> **INSTRUCTIONS FOR THE TASK**
Your task is to repeat only the lines from the one with "outline = [*bend_faces(lip" through the one with "bpy.data.objects.remove(obj)", exactly as they stand, both ends included.

> **MATERIAL PROVIDED**
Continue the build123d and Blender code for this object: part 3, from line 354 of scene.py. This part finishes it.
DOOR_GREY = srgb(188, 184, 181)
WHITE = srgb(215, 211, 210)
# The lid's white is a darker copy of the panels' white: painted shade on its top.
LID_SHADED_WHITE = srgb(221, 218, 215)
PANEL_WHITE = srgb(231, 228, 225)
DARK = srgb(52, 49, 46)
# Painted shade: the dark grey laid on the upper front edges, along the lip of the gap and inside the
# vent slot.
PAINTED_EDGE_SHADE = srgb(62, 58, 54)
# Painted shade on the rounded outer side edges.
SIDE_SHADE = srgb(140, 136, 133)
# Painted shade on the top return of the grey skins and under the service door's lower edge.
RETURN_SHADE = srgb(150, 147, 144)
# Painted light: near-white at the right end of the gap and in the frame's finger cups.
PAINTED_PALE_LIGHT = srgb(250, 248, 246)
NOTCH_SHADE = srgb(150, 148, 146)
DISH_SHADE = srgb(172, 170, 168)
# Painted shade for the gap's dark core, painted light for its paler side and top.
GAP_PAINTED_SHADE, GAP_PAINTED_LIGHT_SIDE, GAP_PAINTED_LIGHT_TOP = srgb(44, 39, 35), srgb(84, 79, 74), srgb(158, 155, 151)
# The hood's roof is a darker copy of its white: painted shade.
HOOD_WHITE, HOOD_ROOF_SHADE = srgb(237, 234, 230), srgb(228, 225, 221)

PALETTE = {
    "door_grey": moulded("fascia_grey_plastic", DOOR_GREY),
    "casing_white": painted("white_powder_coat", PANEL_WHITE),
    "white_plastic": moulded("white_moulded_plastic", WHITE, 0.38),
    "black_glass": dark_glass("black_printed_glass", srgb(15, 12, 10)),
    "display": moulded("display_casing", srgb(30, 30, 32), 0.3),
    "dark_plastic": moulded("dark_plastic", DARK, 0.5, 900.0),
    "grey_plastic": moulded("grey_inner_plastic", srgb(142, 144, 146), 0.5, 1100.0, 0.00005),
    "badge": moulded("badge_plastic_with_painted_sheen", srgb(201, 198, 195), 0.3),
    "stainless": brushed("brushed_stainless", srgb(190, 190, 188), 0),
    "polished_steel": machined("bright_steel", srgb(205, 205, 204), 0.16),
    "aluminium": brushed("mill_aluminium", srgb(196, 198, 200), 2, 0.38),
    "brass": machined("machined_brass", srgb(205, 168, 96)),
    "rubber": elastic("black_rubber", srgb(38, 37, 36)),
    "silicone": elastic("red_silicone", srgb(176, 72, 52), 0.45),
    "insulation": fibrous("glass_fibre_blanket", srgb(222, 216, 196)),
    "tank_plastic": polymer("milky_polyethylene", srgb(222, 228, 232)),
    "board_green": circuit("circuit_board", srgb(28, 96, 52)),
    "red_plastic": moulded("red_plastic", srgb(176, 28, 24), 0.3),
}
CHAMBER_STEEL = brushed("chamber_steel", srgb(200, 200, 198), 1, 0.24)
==
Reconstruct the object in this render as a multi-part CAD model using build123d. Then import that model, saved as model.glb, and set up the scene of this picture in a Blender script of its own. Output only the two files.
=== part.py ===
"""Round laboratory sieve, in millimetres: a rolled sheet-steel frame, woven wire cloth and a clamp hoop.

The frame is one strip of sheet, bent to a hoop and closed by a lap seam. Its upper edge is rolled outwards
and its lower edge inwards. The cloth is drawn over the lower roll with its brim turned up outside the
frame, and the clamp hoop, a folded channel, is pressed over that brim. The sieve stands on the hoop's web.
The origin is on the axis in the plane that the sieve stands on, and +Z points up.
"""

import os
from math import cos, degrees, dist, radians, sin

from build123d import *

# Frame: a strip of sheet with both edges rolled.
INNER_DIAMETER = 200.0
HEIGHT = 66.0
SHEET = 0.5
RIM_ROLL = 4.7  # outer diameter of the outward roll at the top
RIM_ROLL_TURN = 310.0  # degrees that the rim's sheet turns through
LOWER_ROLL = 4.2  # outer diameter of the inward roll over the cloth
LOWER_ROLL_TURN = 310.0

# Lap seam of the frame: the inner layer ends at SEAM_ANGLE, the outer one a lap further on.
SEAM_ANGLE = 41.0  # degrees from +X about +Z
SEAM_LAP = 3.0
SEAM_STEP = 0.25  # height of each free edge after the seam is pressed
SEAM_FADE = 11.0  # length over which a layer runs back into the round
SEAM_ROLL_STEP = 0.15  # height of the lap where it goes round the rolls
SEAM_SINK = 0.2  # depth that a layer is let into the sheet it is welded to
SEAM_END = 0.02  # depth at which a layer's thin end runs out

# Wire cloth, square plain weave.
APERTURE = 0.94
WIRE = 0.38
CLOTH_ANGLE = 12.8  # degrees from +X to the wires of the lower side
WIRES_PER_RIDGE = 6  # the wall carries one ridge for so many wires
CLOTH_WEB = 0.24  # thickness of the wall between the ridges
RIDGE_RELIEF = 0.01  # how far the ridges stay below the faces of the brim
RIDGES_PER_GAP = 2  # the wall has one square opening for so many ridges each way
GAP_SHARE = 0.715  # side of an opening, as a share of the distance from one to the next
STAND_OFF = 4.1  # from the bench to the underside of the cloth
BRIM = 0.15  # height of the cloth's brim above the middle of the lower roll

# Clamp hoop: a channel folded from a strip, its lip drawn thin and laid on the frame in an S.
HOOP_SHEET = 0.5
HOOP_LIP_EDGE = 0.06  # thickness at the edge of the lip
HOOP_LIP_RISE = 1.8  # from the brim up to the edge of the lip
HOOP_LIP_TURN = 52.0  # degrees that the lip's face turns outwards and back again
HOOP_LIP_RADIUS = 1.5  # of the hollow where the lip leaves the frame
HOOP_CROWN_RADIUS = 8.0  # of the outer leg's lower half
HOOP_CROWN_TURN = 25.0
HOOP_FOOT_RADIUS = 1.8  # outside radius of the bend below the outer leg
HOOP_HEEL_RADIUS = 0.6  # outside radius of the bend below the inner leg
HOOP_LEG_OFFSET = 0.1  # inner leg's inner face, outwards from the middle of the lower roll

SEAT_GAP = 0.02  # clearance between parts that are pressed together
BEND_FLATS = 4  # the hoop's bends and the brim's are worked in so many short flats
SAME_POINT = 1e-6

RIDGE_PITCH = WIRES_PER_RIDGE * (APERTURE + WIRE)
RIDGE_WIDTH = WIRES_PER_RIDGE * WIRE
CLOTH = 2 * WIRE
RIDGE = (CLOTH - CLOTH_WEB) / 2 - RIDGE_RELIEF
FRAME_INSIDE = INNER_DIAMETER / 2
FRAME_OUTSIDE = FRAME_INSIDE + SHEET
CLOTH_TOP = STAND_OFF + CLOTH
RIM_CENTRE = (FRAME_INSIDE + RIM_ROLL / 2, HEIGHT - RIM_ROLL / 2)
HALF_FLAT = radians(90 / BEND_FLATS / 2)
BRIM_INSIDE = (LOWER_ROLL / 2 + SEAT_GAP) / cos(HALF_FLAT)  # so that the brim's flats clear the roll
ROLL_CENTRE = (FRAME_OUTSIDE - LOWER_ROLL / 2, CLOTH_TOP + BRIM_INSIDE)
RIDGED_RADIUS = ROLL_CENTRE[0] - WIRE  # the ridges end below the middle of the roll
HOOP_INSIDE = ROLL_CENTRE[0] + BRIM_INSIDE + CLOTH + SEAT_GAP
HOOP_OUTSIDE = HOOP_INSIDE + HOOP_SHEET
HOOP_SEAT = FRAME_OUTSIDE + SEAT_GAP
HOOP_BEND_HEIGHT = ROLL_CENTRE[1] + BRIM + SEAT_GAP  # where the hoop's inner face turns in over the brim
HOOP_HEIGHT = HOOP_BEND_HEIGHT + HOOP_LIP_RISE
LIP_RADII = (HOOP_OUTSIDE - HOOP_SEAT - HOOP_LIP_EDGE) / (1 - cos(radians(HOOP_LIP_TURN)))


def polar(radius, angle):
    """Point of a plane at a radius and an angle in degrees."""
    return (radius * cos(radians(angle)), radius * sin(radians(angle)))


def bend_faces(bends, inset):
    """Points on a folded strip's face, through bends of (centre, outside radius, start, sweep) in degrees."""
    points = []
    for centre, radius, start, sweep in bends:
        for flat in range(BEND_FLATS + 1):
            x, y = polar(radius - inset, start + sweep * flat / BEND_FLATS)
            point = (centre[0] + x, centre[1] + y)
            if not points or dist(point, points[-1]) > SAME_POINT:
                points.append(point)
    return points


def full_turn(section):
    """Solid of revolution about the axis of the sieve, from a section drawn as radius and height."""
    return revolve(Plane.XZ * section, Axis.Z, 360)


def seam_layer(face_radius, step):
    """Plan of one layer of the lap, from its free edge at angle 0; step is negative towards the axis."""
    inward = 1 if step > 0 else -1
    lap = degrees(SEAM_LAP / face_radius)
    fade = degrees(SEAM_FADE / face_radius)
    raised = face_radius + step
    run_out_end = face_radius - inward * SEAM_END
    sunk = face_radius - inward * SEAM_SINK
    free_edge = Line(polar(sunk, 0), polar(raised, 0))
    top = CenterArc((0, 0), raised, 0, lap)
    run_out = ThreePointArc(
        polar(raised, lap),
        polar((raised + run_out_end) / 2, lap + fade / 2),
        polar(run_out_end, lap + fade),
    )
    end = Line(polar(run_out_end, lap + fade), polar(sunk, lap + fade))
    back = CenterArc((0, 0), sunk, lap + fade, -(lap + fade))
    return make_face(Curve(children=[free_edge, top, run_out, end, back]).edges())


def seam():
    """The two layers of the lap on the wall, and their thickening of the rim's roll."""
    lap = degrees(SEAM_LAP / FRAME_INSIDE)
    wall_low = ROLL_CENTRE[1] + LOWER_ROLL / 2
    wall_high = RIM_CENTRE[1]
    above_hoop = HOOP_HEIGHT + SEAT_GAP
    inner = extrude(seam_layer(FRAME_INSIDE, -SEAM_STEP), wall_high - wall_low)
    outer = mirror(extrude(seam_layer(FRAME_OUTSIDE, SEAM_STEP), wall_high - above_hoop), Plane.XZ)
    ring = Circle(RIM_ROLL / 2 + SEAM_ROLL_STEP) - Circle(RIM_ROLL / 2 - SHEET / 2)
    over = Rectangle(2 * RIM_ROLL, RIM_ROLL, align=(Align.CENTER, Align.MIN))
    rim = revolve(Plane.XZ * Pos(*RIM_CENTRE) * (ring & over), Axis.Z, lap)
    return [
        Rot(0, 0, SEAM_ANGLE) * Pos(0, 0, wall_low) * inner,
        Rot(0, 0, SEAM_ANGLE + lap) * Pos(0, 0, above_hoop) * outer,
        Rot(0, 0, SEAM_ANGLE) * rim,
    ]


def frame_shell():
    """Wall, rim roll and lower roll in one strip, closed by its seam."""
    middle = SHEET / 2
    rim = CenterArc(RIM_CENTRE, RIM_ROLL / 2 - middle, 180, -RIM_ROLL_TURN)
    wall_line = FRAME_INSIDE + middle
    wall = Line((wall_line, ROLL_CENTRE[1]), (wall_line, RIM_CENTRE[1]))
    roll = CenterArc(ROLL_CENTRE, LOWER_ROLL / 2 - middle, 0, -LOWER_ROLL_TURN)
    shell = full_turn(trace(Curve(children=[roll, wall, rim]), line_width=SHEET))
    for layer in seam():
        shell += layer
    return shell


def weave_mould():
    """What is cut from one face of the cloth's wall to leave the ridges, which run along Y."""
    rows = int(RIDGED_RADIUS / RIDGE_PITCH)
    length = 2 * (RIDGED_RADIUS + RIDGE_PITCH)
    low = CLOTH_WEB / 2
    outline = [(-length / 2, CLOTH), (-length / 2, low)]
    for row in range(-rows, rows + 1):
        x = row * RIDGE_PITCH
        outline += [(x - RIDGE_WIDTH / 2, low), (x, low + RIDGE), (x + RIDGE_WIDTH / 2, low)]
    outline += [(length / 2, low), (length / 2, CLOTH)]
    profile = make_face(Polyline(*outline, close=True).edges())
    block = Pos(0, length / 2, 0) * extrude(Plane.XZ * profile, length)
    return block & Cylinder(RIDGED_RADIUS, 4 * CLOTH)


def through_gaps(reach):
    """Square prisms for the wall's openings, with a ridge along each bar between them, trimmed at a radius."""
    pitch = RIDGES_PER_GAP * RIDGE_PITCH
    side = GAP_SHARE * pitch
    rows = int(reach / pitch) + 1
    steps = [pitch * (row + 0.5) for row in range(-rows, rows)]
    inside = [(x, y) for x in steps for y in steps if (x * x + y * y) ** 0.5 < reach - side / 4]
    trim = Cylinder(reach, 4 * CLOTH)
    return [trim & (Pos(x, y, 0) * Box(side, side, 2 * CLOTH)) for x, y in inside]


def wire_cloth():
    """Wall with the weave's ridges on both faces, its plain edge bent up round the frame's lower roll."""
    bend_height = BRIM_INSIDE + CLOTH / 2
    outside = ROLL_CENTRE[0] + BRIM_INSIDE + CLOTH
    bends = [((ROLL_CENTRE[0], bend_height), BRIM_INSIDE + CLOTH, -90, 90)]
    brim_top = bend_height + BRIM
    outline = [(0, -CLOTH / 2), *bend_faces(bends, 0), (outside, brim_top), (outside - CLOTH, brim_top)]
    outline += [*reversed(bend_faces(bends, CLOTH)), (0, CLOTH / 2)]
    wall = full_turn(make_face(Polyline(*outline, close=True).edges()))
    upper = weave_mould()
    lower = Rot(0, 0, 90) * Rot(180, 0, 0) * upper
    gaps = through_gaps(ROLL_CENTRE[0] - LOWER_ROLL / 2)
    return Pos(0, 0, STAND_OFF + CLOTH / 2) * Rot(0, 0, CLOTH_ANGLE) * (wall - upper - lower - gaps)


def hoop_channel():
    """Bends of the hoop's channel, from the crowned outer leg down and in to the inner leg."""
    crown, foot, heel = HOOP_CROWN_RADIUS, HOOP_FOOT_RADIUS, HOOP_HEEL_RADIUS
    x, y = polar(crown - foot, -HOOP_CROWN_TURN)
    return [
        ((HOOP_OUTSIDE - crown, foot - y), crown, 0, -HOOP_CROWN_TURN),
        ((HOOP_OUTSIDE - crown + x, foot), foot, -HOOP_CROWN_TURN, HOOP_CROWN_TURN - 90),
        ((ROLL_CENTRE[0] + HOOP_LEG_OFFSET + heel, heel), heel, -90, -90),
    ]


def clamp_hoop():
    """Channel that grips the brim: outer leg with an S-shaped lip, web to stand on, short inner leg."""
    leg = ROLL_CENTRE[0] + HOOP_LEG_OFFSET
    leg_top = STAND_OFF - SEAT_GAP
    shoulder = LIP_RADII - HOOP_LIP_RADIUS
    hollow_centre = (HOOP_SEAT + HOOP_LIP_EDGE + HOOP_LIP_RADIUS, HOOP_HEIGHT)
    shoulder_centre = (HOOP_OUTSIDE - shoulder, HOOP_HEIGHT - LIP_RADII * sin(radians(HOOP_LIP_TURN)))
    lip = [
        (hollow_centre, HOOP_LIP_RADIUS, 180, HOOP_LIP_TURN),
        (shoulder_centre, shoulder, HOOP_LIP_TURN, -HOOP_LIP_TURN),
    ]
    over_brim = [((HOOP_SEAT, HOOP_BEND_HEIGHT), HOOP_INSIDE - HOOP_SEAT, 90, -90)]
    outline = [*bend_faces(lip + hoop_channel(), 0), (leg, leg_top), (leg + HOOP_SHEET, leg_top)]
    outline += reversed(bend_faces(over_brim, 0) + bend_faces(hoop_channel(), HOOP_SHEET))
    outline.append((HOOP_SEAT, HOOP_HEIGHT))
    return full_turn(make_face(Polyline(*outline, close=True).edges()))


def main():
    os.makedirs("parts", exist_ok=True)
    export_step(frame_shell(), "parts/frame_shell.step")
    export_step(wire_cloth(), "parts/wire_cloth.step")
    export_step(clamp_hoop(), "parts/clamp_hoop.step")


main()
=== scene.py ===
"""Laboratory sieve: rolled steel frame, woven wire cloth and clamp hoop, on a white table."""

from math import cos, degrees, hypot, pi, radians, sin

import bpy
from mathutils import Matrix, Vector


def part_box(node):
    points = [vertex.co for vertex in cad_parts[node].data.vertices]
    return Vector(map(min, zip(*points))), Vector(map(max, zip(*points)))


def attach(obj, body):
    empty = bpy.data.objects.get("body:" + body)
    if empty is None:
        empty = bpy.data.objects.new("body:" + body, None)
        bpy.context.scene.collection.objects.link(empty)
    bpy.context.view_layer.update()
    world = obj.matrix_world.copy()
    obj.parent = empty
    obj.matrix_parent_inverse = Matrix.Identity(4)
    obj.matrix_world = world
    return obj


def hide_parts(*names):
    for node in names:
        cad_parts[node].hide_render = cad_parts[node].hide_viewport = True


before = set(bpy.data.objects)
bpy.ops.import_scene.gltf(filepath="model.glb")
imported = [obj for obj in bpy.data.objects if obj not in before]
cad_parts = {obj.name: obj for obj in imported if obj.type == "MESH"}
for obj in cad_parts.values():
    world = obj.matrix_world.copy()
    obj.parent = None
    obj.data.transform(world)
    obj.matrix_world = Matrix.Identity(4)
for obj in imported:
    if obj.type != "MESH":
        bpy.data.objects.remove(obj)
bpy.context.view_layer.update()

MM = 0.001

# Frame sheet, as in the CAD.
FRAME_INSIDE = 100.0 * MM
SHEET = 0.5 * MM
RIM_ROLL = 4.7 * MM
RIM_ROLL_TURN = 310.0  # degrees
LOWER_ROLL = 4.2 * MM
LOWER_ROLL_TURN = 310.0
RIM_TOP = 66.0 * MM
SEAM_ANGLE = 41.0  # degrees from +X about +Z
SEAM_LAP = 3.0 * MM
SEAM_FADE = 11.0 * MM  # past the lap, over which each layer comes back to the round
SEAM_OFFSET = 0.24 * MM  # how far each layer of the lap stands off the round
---
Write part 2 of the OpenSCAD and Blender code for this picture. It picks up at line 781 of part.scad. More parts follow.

> **SOLUTION FOR THIS TASK**
    outline = [*bend_faces(lip + hoop_channel(), 0), (leg, leg_top), (leg + HOOP_SHEET, leg_top)]
    outline += reversed(bend_faces(over_brim, 0) + bend_faces(hoop_channel(), HOOP_SHEET))
    outline.append((HOOP_SEAT, HOOP_HEIGHT))
    return full_turn(make_face(Polyline(*outline, close=True).edges()))


def main():
    os.makedirs("parts", exist_ok=True)
    export_step(frame_shell(), "parts/frame_shell.step")
    export_step(wire_cloth(), "parts/wire_cloth.step")
    export_step(clamp_hoop(), "parts/clamp_hoop.step")


main()
=== scene.py ===
"""Laboratory sieve: rolled steel frame, woven wire cloth and clamp hoop, on a white table."""

from math import cos, degrees, hypot, pi, radians, sin

import bpy
from mathutils import Matrix, Vector


def part_box(node):
    points = [vertex.co for vertex in cad_parts[node].data.vertices]
    return Vector(map(min, zip(*points))), Vector(map(max, zip(*points)))


def attach(obj, body):
    empty = bpy.data.objects.get("body:" + body)
    if empty is None:
        empty = bpy.data.objects.new("body:" + body, None)
        bpy.context.scene.collection.objects.link(empty)
    bpy.context.view_layer.update()
    world = obj.matrix_world.copy()
    obj.parent = empty
    obj.matrix_parent_inverse = Matrix.Identity(4)
    obj.matrix_world = world
    return obj


def hide_parts(*names):
    for node in names:
        cad_parts[node].hide_render = cad_parts[node].hide_viewport = True


before = set(bpy.data.objects)
bpy.ops.import_scene.gltf(filepath="model.glb")
imported = [obj for obj in bpy.data.objects if obj not in before]
cad_parts = {obj.name: obj for obj in imported if obj.type == "MESH"}
for obj in cad_parts.values():
    world = obj.matrix_world.copy()
    obj.parent = None
    obj.data.transform(world)
    obj.matrix_world = Matrix.Identity(4)
for obj in imported:
    if obj.type != "MESH":
        bpy.data.objects.remove(obj)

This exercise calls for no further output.